Frantic emails to her private surgeon were rebuffed and when he did finally agree to meet face-to-face again Ms Kendall said he spoke to her like she was a ‘naughty schoolgirl’.

She said: ‘I think that he really wanted rid of us at that point. And he thought, “I’m going through absolutely everything, so they don’t have anything else to say or ask me”. 

‘And he didn’t really go through anything. He just shouted at us the whole time.’

She continued to send emails to the specialist detailing her agony and begging for help, but to her shock she received a response from his secretary saying she had been discharged. 

To add insult to injury he also sent her a £2,000 bill, which Ms Kendall has refused to pay, on top of the £14,000 she had already paid.  

An NHS doctor carried out an ultrasound where he found a nodule at the top of her vagina and said she needed an emergency operation. 

But when she went to take a urine sample a plastic tube came out of her body and fell into a pot leaving surgeons baffled who then immediately cancelled her surgery. 

Six weeks after her hysterectomy Ms Kendall had to have further surgery to make sure nothing else was left inside her body and to remove an endometrioma – a fluid-filled cyst that forms on the ovary.    

She described having to have another operation so soon as ‘traumatising’ and now has post-traumatic stress disorder.

Holding back tears, Ms Kendall said: ‘I became severely depressed, like extremely depressed. I was suicidal.

‘I would wake up every single morning crying. It was the worst time of my life.’  

Now, her endometriosis has spread with her ovaries adhered to her bowels and extensive scar tissue sticking her organs together.

She is also suffering with upper intestinal and gastro issues, and the constant feeling of an ‘air bubble’ inside her stomach.

A tearful Ms Kendall described the toll it has taken on her life saying she has not been out of pain since ‘his surgery’.

‘Even like just doing my hair… By the time I’ve washed my hair and put my makeup on I’m knackered.

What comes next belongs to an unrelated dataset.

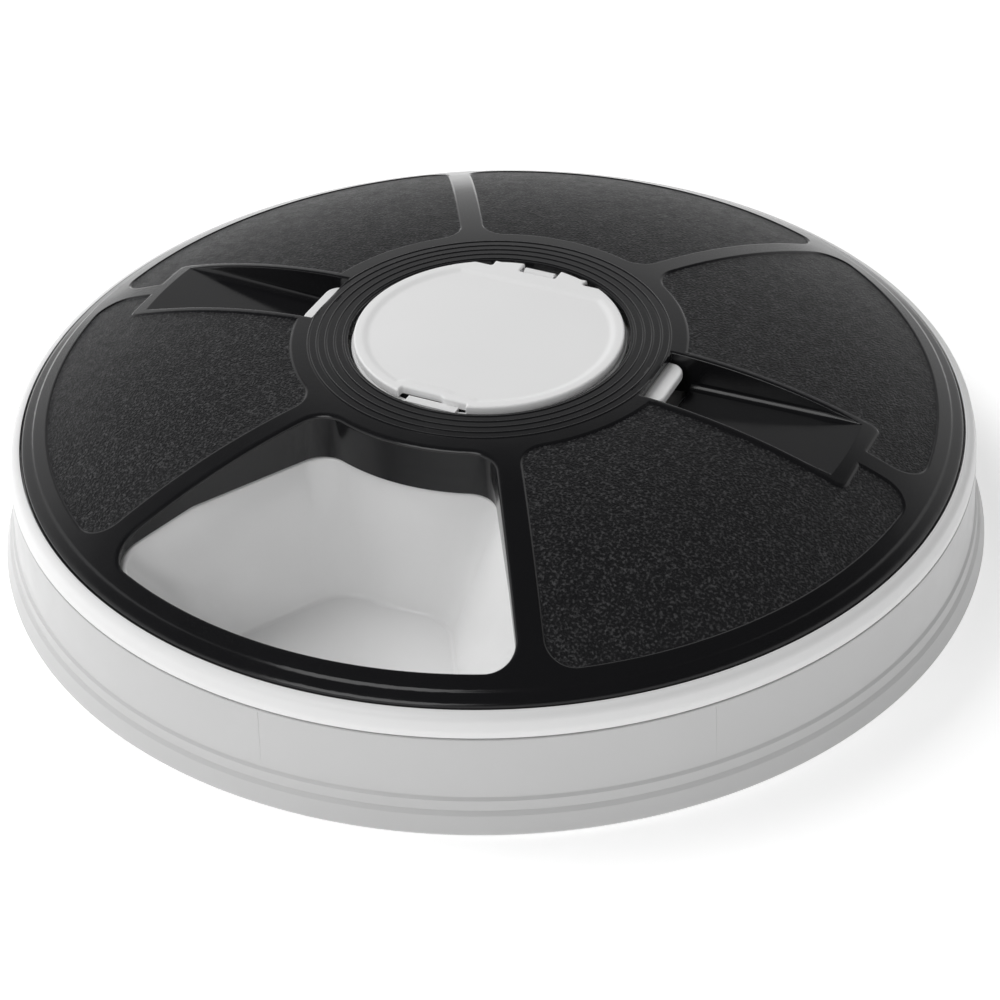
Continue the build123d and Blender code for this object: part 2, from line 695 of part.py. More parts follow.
with BuildPart() as hub_bezel:
    with BuildSketch(Plane.XY.offset(column_top_z)):
        Circle(bezel_outer)
        Circle(bezel_inner, mode=Mode.SUBTRACT)
    extrude(amount=bezel_top_z - column_top_z)
    # ledge that carries the control panel
    with BuildSketch(Plane.XY.offset(panel_low_z - 1.2)):
        Circle(bezel_inner)
        Circle(bezel_inner - 2.2, mode=Mode.SUBTRACT)
    extrude(amount=1.2)
    # bosses under the board
    with BuildSketch(Plane.XY.offset(column_top_z)):
        with Locations((0, 39.0), (0, -39.0)):
            Rectangle(9, 6)
        with Locations((0, board_screw_y), (0, -board_screw_y)):
            Circle(board_screw, mode=Mode.SUBTRACT)
    extrude(amount=board_z - column_top_z)
    for side in (-1, 1):
        with Locations(Pos(side * (bezel_inner + 0.2), 0, (arm_low_z + arm_high_z) / 2)):
            Box(9.0, 2 * (arm_half + fit), arm_high_z - arm_low_z + 2 * fit, mode=Mode.SUBTRACT)
    # pocket for the cover's hinge barrels, with the middle knuckle standing in it
    with Locations(Pos(0, hinge_y + 1.2, hinge_z)):
        Box(2 * 17.6, 7.2, 5.0, mode=Mode.SUBTRACT)
    with BuildSketch(Plane.YZ.offset(-5.2)):
        with Locations((hinge_y, hinge_z)):
            Circle(hinge_barrel)
        with Locations((hinge_y, hinge_z - 1.7)):
            Rectangle(2 * hinge_barrel, 3.4)
        with Locations((hinge_y, hinge_z)):
            Circle(pin_radius, mode=Mode.SUBTRACT)
    extrude(amount=10.4)
    # catch lip in the cover's thumb notch
    with BuildSketch(Plane.XY.offset(bezel_top_z - 2.0)):
        with Locations((0, -41.4)):
            Rectangle(17, 3.2)
        Circle(bezel_outer, mode=Mode.INTERSECT)
    extrude(amount=3.0)
save(hub_bezel.part, "hub_bezel")

guide_inner_x = 21.4
guide_low_z = board_z + board_thick
with BuildPart() as latch_guides:
    for side in (-1, 1):
        with Locations(Pos(side * (guide_inner_x + 10.1), 0, guide_low_z + 0.35)):
            Box(20.2, 2 * (arm_half + 1.6), 0.7)
        for edge in (-1, 1):
            with Locations(Pos(side * (guide_inner_x + 8.6), edge * (arm_half + 0.95), guide_low_z + 2)):
                Box(17.2, 1.3, 4.0)
        with Locations(Pos(side * (guide_inner_x + 0.6), 0, guide_low_z + 2)):
            Box(1.2, 9.0, 4.0)
    with BuildSketch(Plane.XY.offset(guide_low_z)):
        Circle(bezel_inner - 0.1)
    extrude(amount=6, mode=Mode.INTERSECT)
save(latch_guides.part, "latch_guides")

arm_inner_x = 30.5
for side, name in ((1, "right_latch"), (-1, "left_latch")):
    with BuildPart() as latch:
        with BuildSketch(Plane.XY.offset(arm_low_z)):
            with Locations((side * (arm_inner_x + 62) / 2, 0)):
                Rectangle(62 - arm_inner_x, 2 * arm_half)
        extrude(amount=arm_high_z - arm_low_z)
        with BuildSketch(Plane.XY.offset(pad_low_z)) as pad_outline:
            with Locations((side * (48.6 + latch_reach) / 2, 0)):
                Rectangle(latch_reach - 48.6, 2 * pad_half)
            by_reach = pad_outline.vertices().sort_by(lambda v: abs(v.X))
            fillet(by_reach[:2], 1.5)
            by_reach = pad_outline.vertices().sort_by(lambda v: abs(v.X))
            fillet(by_reach[-2:], 7.0)
        extrude(amount=pad_high_z - pad_low_z)
        top_edges = latch.faces().sort_by(Axis.Z)[-1].edges()
        fillet(top_edges, 0.7)
    save(latch.part, name)

spring_wire = 0.2
spring_radius = 1.1
spring_rest = arm_inner_x - guide_inner_x - 1.2
arm_middle_z = (arm_low_z + arm_high_z) / 2
with BuildPart() as latch_spring:
    with BuildLine() as coil:
        Helix(pitch=1.1, height=spring_rest - 3 * spring_wire, radius=spring_radius)
    with BuildSketch(Plane(origin=coil.line @ 0, z_dir=coil.line % 0)):
        Circle(spring_wire)
    sweep(path=coil.line)
lying_spring = Pos(guide_inner_x + 1.2 + 1.5 * spring_wire, 0, arm_middle_z) * Rot(0, 90, 0) * latch_spring.part
save(lying_spring, "right_latch_spring")
save(lying_spring.rotate(Axis.Z, 180), "left_latch_spring")

button_x = (-19.5, -6.5, 6.5, 19.5)
button_y = -16.0
button_radius = 3.6
button_travel = 0.8
button_top_z = 64.2
flange_low_z = 60.9
window = (31.0, 16.0)
window_y = 11.0
lip_y = -39.5

with BuildPart() as control_panel:
    with BuildSketch(Plane.XY.offset(panel_low_z)) as panel_outline:
        Circle(bezel_inner - 0.2)
        with Locations((0, (chord_y - 0.4 + lip_y) / 2)):
            Rectangle(90, chord_y - 0.4 - lip_y, mode=Mode.INTERSECT)
        with Locations((0, window_y)):
            Rectangle(*window, mode=Mode.SUBTRACT)
        with Locations(*[(x, button_y) for x in button_x]):
            Circle(button_radius + fit, mode=Mode.SUBTRACT)
    extrude(amount=panel_top_z - panel_low_z)
    with BuildSketch(Plane.XY.offset(panel_top_z - 0.3)):
        with Locations(*[(x, button_y) for x in button_x]):
            Circle(button_radius + 1.3)
            Circle(button_radius + fit, mode=Mode.SUBTRACT)
    extrude(amount=0.3, mode=Mode.SUBTRACT)
save(control_panel.part, "control_panel")

with BuildPart() as display_lens:
    with BuildSketch(Plane.XY.offset(panel_low_z)):
        with Locations((0, window_y)):
            Rectangle(*window)
    extrude(amount=1.2)
save(display_lens.part, "display_lens")

with BuildPart() as display_module:
    with BuildSketch(Plane.XY.offset(guide_low_z)):
        with Locations((0, window_y)):
            Rectangle(window[0] + 3, window[1] + 3)
    extrude(amount=3.2)
    with BuildSketch(Plane.XY.offset(guide_low_z + 3.2)):
        with Locations((0, window_y)):
            Rectangle(window[0] + 1, window[1] + 1)
    extrude(amount=1.4)
save(display_module.part, "display_module")

for x, name in zip(button_x, ("button_set", "button_up", "button_down", "button_clock")):
    with BuildPart() as button:
        with BuildSketch(Plane.XY.offset(flange_low_z)):
            with Locations((x, button_y)):
                Circle(button_radius + 0.8)
        extrude(amount=0.8)
        with BuildSketch(Plane.XY.offset(flange_low_z)):
            with Locations((x, button_y)):
                Circle(button_radius)
        extrude(amount=button_top_z - flange_low_z)
        fillet(button.faces().sort_by(Axis.Z)[-1].edges(), 0.5)
    save(button.part, name)

with BuildPart() as keypad:
    with BuildSketch(Plane.XY.offset(guide_low_z)) as sheet:
        with Locations((0, button_y)):
            Rectangle(50, 9.6)
        fillet(sheet.vertices(), 2)
    extrude(amount=1.2)
    with BuildSketch(Plane.XY.offset(guide_low_z + 1.2)):
        with Locations(*[(x, button_y) for x in button_x]):
            Circle(3.0)
    extrude(amount=1.7, taper=12)
save(keypad.part, "keypad")

with BuildPart() as main_board:
    with BuildSketch(Plane.XY.offset(board_z)):
        Circle(40.0)
        with Locations((0, board_screw_y), (0, -board_screw_y)):
            Circle(board_screw, mode=Mode.SUBTRACT)
    extrude(amount=board_thick)
save(main_board.part, "main_board")

with BuildPart() as board_screws:
    for side in (-1, 1):
        with Locations(Pos(0, side * board_screw_y, column_top_z + 0.4)):
            Cylinder(board_screw, board_z + board_thick - column_top_z - 0.4,
                     align=(Align.CENTER, Align.CENTER, Align.MIN))
        with Locations(Pos(0, side * board_screw_y, board_z + board_thick)):
            Cylinder(1.8, 1.2, align=(Align.CENTER, Align.CENTER, Align.MIN))
        with Locations(Pos(0, side * board_screw_y, board_z + board_thick + 1.0)):
            Box(2.4, 0.5, 0.6, mode=Mode.SUBTRACT)
save(board_screws.part, "board_screws")

with BuildPart() as controller_chip:
    with BuildSketch(Plane.XY.offset(board_z - 1.6)):
        with Locations((-12, 6)):
            Rectangle(12, 12)
    extrude(amount=1.6)
save(controller_chip.part, "controller_chip")

with BuildPart() as buzzer:
    with BuildSketch(Plane.XY.offset(board_z - 6.0)):
        with Locations((14, -14)):
            Circle(6.0)
            Circle(1.0, mode=Mode.SUBTRACT)
    extrude(amount=6.0)
save(buzzer.part, "buzzer")

lead = 0.6


def leads(name, routes, bend):
    """Insulated leads: straight runs with round bends, one solid each."""
    with BuildPart() as wires:
        for route in routes:
            with BuildLine() as run:
                FilletPolyline(*route, radius=bend)
            with BuildSketch(Plane(origin=run.line @ 0, z_dir=run.line % 0)):
                Circle(lead)
            sweep(path=run.line)
    save(wires.part, name)


leads("motor_leads", [
    [(terminal_x + 0.3, motor_at[1] + side * terminal_y, 6.1), (lead_x, motor_at[1] + side * terminal_y, 6.1),
     (lead_x, motor_at[1] + side * terminal_y, 43.0), (lead_x, 31.0 + side * terminal_y, 50.0),
     (lead_x, 31.0 + side * terminal_y, board_z)]
    for side in (-1, 1)
], 3.0)
leads("battery_leads", [
    [(24.5 + side * 1.5, -24.0, box_top_z), (24.5 + side * 1.5, -24.0, 40.0), (26 + side * 1.5, -18.0, 48.0),
     (26 + side * 1.5, -18.0, board_z)]
    for side in (-1, 1)
], 2.5)

# ---- cover over the controls ----------------------------------------------------------------------------
cover_low_z = 64.8
cover_disc_z = 66.6
notch_half = 11.7
notch_y = -38.6
rim_width = 2.6
tab_from, tab_to = 6.2, 16.4

with BuildPart() as control_cover:
    with BuildSketch(Plane.XY.offset(cover_low_z)) as cover_outline:
        Circle(cover_radius)
        with Locations((0, chord_y - 50)):
            Rectangle(100, 100, mode=Mode.INTERSECT)
        with Locations((0, notch_y - 10)):
            RectangleRounded(2 * notch_half, 20, 1.5, mode=Mode.SUBTRACT)
    extrude(amount=cover_top_z - cover_low_z)
    # sunk disc inside a raised rim that also runs along the chord and round the notch
    with BuildSketch(Plane.XY.offset(cover_disc_z)) as disc_outline:
        Circle(cover_radius - rim_width)
        with Locations((0, chord_y - rim_width - 50)):
            Rectangle(100, 100, mode=Mode.INTERSECT)
        with Locations((0, notch_y - 10 + rim_width)):
            RectangleRounded(2 * (notch_half + rim_width), 20, 2.5, mode=Mode.SUBTRACT)
    extrude(amount=2, mode=Mode.SUBTRACT)
    with BuildSketch(Plane.XY.offset(cover_low_z)):
        add(disc_outline.sketch)
    extrude(amount=0.5, mode=Mode.SUBTRACT)
    for low, high in ((tab_from, tab_to), (-tab_to, -tab_from)):
        with BuildSketch(Plane.YZ.offset(low)):
            with Locations((hinge_y, hinge_z)):
                Circle(hinge_barrel)
            with Locations(((hinge_y + chord_y - 1) / 2, hinge_z + 0.9)):
                Rectangle(hinge_y - chord_y + 1, 2 * hinge_barrel - 1.8)
        extrude(amount=high - low)
        with BuildSketch(Plane.YZ.offset(low)):
            with Locations((hinge_y, hinge_z)):
                Circle(pin_radius + running_gap)
        extrude(amount=high - low, mode=Mode.SUBTRACT)
save(control_cover.part, "control_cover")

with BuildPart() as cover_hinge_pin:
    with BuildSketch(Plane.YZ.offset(-pin_half)):
        with Locations((hinge_y, hinge_z)):
            Circle(pin_radius)
    extrude(amount=2 * pin_half)
save(cover_hinge_pin.part, "cover_hinge_pin")

with BuildPart() as index_magnets:
    with BuildSketch(Plane.XY.offset(gear_high_z + 0.2)):
        Circle(hub_inner)
        Circle(hub_inner - 1.4, mode=Mode.SUBTRACT)
        with PolarLocations(hub_inner, compartments, start_angle=30):
            Rectangle(6, 3, mode=Mode.INTERSECT)
    extrude(amount=2.2)
save(index_magnets.part, "index_magnets")
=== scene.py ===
import bpy
import bmesh
import json
import math
import numpy as np
from mathutils import Matrix, Vector
from mathutils.geometry import delaunay_2d_cdt
from mathutils.kdtree import KDTree


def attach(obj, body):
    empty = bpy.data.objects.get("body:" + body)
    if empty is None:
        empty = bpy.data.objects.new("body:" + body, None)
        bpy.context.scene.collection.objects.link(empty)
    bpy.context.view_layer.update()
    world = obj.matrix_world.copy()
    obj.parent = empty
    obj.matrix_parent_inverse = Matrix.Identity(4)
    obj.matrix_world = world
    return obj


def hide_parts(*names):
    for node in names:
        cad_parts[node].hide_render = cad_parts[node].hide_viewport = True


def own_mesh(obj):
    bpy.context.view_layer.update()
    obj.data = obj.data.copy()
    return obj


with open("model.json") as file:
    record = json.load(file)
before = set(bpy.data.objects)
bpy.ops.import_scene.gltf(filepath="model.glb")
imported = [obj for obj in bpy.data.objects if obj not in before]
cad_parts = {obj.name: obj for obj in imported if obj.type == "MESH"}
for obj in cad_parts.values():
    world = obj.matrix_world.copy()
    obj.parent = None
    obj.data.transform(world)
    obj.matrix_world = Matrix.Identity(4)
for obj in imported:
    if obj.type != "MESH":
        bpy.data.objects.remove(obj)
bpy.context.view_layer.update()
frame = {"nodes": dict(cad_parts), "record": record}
MM = 0.001

# ---- camera -------------------------------------------------------------------------------------------
VIEW_AZIMUTH = math.radians(26.16)
VIEW_ELEVATION = math.radians(34.79)
VIEW_ROLL = math.radians(-1.82)
VIEW_DISTANCE = 0.850
VIEW_TARGET = Vector((0, 0, 0.030))
LENS_MM = 94.18
SHIFT = (0.0079, -0.0725)
SENSOR_MM = 36
CLIP_START = 0.01


def add_camera():
    away = Vector((
        math.sin(VIEW_AZIMUTH) * math.cos(VIEW_ELEVATION),
        -math.cos(VIEW_AZIMUTH) * math.cos(VIEW_ELEVATION),
        math.sin(VIEW_ELEVATION),
    ))
    camera = bpy.data.objects.new("camera", bpy.data.cameras.new("camera"))
    turn = away.to_track_quat("Z", "Y").to_matrix().to_4x4() @ Matrix.Rotation(VIEW_ROLL, 4, "Z")
    camera.matrix_world = Matrix.Translation(VIEW_TARGET + away * VIEW_DISTANCE) @ turn
    camera.data.lens = LENS_MM
    camera.data.sensor_width = SENSOR_MM
    camera.data.shift_x, camera.data.shift_y = SHIFT
    camera.data.clip_start = CLIP_START
    bpy.context.collection.objects.link(camera)
    bpy.context.scene.camera = camera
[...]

I’m in too much pain,’ she said.

‘I want to get back into bed. So it’s very rare that I actually do anything anymore. I’m in bed a lot of the time.’

The couple have since taken to Instagram to document their ordeal after ‘almost three years of agony caused by someone who was meant to help me’. 

They had hoped to wed this year but the pain Ms Kendall goes through on a daily basis means they have had to put those plans on hold.